Data-driven operations
Seeing the big picture, solving the right problem and finding the answer faster.
What is data-driven operations?
Networks are becoming more complex. Software-defined networks, network functions virtualization, network slicing combined with customer managed services through portals to allow the addition, modification and deletion of services means it’s becoming harder and harder for operations teams to stay on top of things.
More than that, customers are becoming more sophisticated and demanding with regards to the services they purchase—especially when it comes to quality. Virtualization makes it easier for them to change service providers, so quality absolutely matters.
Detecting and fixing issues before the customer even notices—this is no longer just a wish.
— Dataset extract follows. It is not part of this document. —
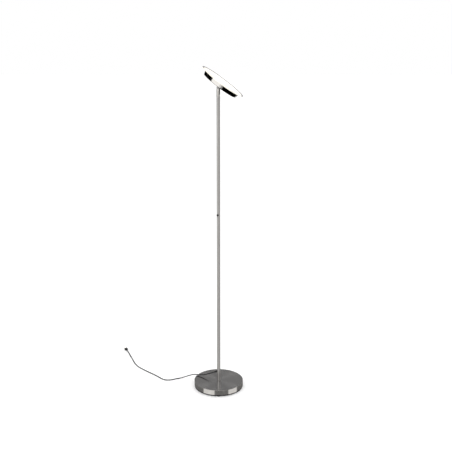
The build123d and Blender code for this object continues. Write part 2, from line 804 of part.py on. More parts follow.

By leveraging big data and analytics, operations teams can now proactively see potential service impacting issues as they arise, develop prioritized plans of attack to address them, execute corrective actions and verify fixes without any customer complaints.
Are you ready to take your customers’ quality of experience to the next level?
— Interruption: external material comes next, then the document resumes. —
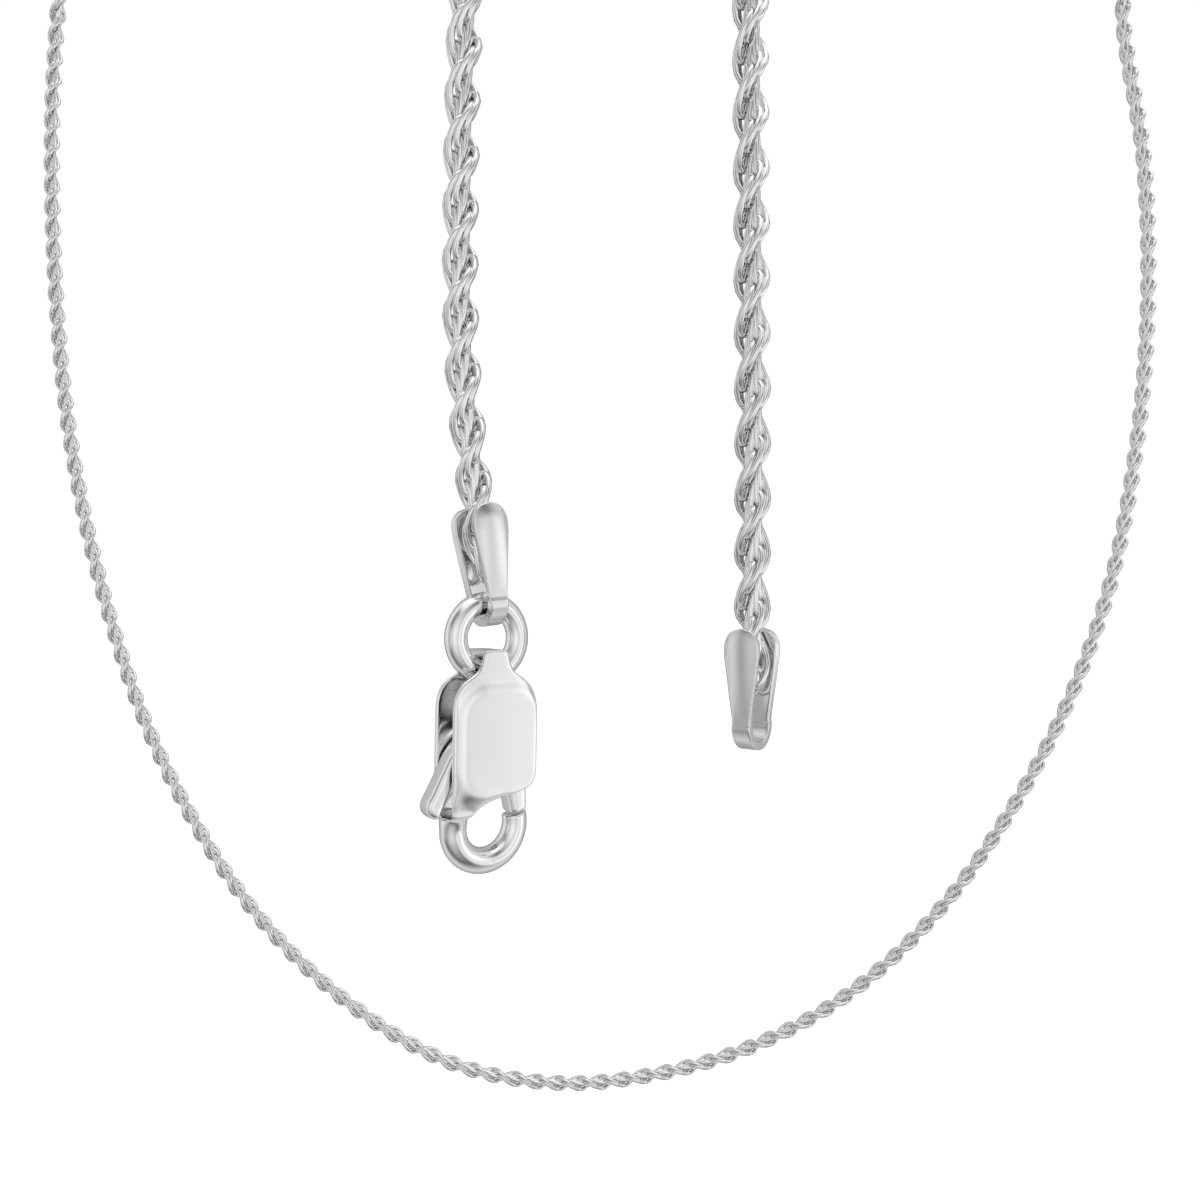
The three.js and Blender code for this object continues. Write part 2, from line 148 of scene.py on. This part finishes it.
class Shader:
    """The nodes of one material or of the world."""

    def __init__(self, tree):
        self.tree = tree
        tree.nodes.clear()

    def add(self, kind, settings=None, inputs=None, output=0):
        node = self.tree.nodes.new(kind)
        for key, value in (settings or {}).items():
            if key == "stops":
                ramp = node.color_ramp
                while len(ramp.elements) < len(value):
                    ramp.elements.new(0.5)
                for element, (position, tone) in zip(ramp.elements, value):
                    element.position = position
                    element.color = (tone, tone, tone, 1) if isinstance(tone, (int, float)) else tone
            else:
                setattr(node, key, value)
        for key, value in (inputs or {}).items():
            if isinstance(value, Field):
                self.tree.links.new(value.socket, node.inputs[key])
            else:
                node.inputs[key].default_value = value
        return Field(self, node.outputs[output]) if len(node.outputs) else None


def silver(name, color, roughness, wear, grain):
    """Polished silver: a soft tone in the metal, fine wear in the polish and hairline scratches."""
    material = bpy.data.materials.new(name)
    material.use_nodes = True
    shader = Shader(material.node_tree)
    place = shader.add("ShaderNodeTexCoord", output="Object")
    cloud = shader.add("ShaderNodeTexNoise", None, {"Vector": place, "Scale": 420.0, "Detail": 3.0})
    fine = shader.add("ShaderNodeTexNoise", None, {"Vector": place, "Scale": grain, "Detail": 4.0})
    stretched = shader.add("ShaderNodeMapping", None, {"Vector": place, "Rotation": (0.4, 0.7, 0.2),
                                                       "Scale": (900.0, 14000.0, 14000.0)})
    hairline = shader.add("ShaderNodeTexNoise", None, {"Vector": stretched, "Scale": 1.0, "Detail": 2.0})
    darker = tuple(c * 0.93 for c in color)
    tone = shader.add("ShaderNodeMix", {"data_type": "RGBA"},
                      {0: cloud, 6: (*darker, 1), 7: (*color, 1)}, output=2)
    polish = fine * wear + cloud * (wear * 0.6) + (roughness - wear * 0.8)
    relief = hairline * 0.6 + fine * 0.4
    normal = shader.add("ShaderNodeBump", None, {"Strength": 0.05, "Distance": 0.00001, "Height": relief})
    surface = shader.add("ShaderNodeBsdfPrincipled", None,
                         {"Base Color": tone, "Metallic": 1.0, "Roughness": polish, "Normal": normal})
    shader.add("ShaderNodeOutputMaterial", None, {"Surface": surface})
    return material


CHAIN_SILVER = silver("chain_silver", (0.93, 0.93, 0.933), 0.1, 0.04, 9000.0)
POLISHED_SILVER = silver("polished_silver", (0.95, 0.95, 0.955), 0.13, 0.05, 5000.0)
# The end tabs are the same polished silver; this darker copy's lower base colour is painted shade, for the greyer
# look the tabs take under this light.
SHADED_TAB_SILVER = silver("shaded_tab_silver", (0.84, 0.84, 0.845), 0.17, 0.06, 5000.0)
SPRING_STEEL = silver("spring_steel", (0.62, 0.63, 0.65), 0.28, 0.08, 12000.0)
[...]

EXFO has the expertise and solutions you need to become a data-driven, customer-focused operations team.
Challenges
How will data-driven operations impact carriers?
Modern networks need to rely heavily on automation due to scale and complexity concerns. Automation, in turn relies heavily on analytics that can sort through a sea of data to find the hidden trends and issues that are causing unwanted behavior in the network: congestion, dropped calls, even equipment failures. And in a virtual network, some of these issues are only detectable by correlating many small changes in seemingly unrelated performance indicators. Having the right data and understanding the full impact will be critical to effective operations in the transformed network.
Good analytics needs good data
The quality of any assessment is only as good as the information used to make it. For data-driven operations, this means having a complete set of real-time, precise key performance indicators (KPIs) for both the network and the services it carries. In fact, in an SDN/NFV network where there may be no direct correlation between the physical topology and service topology, it’s important to have KPIs for every service. Correlating changes in service KPIs, even before they indicate an issue, can lead to the discovery of hidden but more widespread problems, impacting many services.
Ideally, KPI generation should be part of the service definition itself, being measured at the service endpoints and in a consistent manner for all services. This end-to-end view provides the closest measurement to what the customer is actually experiencing.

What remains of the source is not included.